Zero (26bit only) or aligned offset to flags word
The flags word comprises:
Bit 0 | Module is 32 bit compatible (26 bit only if bit is clear) |
Bit 1 | Module is initialised before other modules (early initialisation) |
Bits 2-3 | Reserved (should be zero) |
Bits 4-7 | Module architecture type |
Bits 8-31 | Reserved (should be zero) |
If no flags word is present the module feature flags should be assumed to have a value of 0.
Modules not flagged as 32 bit compatible will not be loaded by a RISC OS 5.
If the 32 bit compatible flag is clear, the module is assumed to be 26 bit compatible only. Note that the 32 bit compatibility flag is only a marker, the actual module code is not guaranteed to be 32 bit safe by the presence of this flag. Incorrectly coded modules (with 26 bit only elements) will be loaded when this flag is present. It is the responsibility of the module author to ensure the code is compatible.
Early initialised modules are supported by RISC OS Select 3 and later. Modules with this flag set will be loaded before all other modules. This flag is used to ensure that extension modules provided by the PoduleManager (or other extensions) can be initialised before the main modules, and can correctly mask built in modules. In prior versions of RISC OS (and in RISC OS 5), the PoduleManager is treated specially.
The module architecture type is used to indicate the type of code which is present within the module. RISC OS will reject any architecture type which is does not understand. This flag must be used in conjunction with bit 30 of the module initialisation word in the header.

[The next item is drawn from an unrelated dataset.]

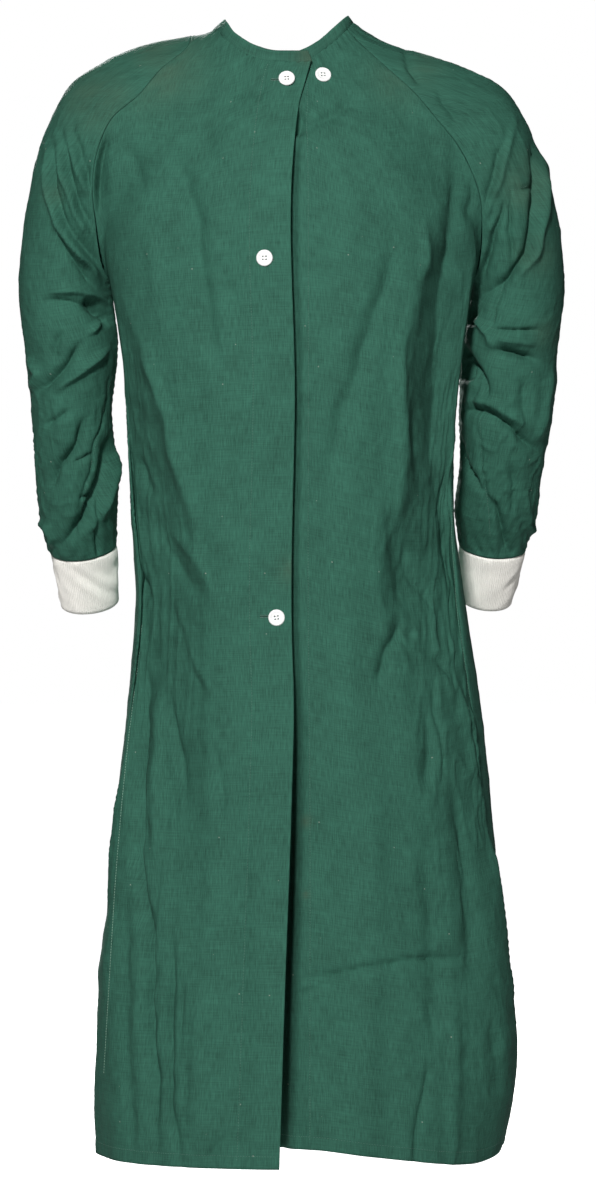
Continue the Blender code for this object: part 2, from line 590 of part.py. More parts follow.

Currently defined module architecture types are:
0 | ARM 32 bit (A32) |
1 | ARM 64 bit (A64) |
2 | x86 64 bit (x86-64) |
3-14 | Reserved |
15 | Python (RISC OS Pyromaniac) |
For more complete information on modules, please refer to the chapter on Modules in book 1 of the Programmer’s Reference Manuals (it’s a very big chapter!) but please note that the information provided there is nearly a quarter century and several major RISC OS versions out of date. The chapter is useful to provide a detailed overview of how modules work and interact, but is superseded by this document.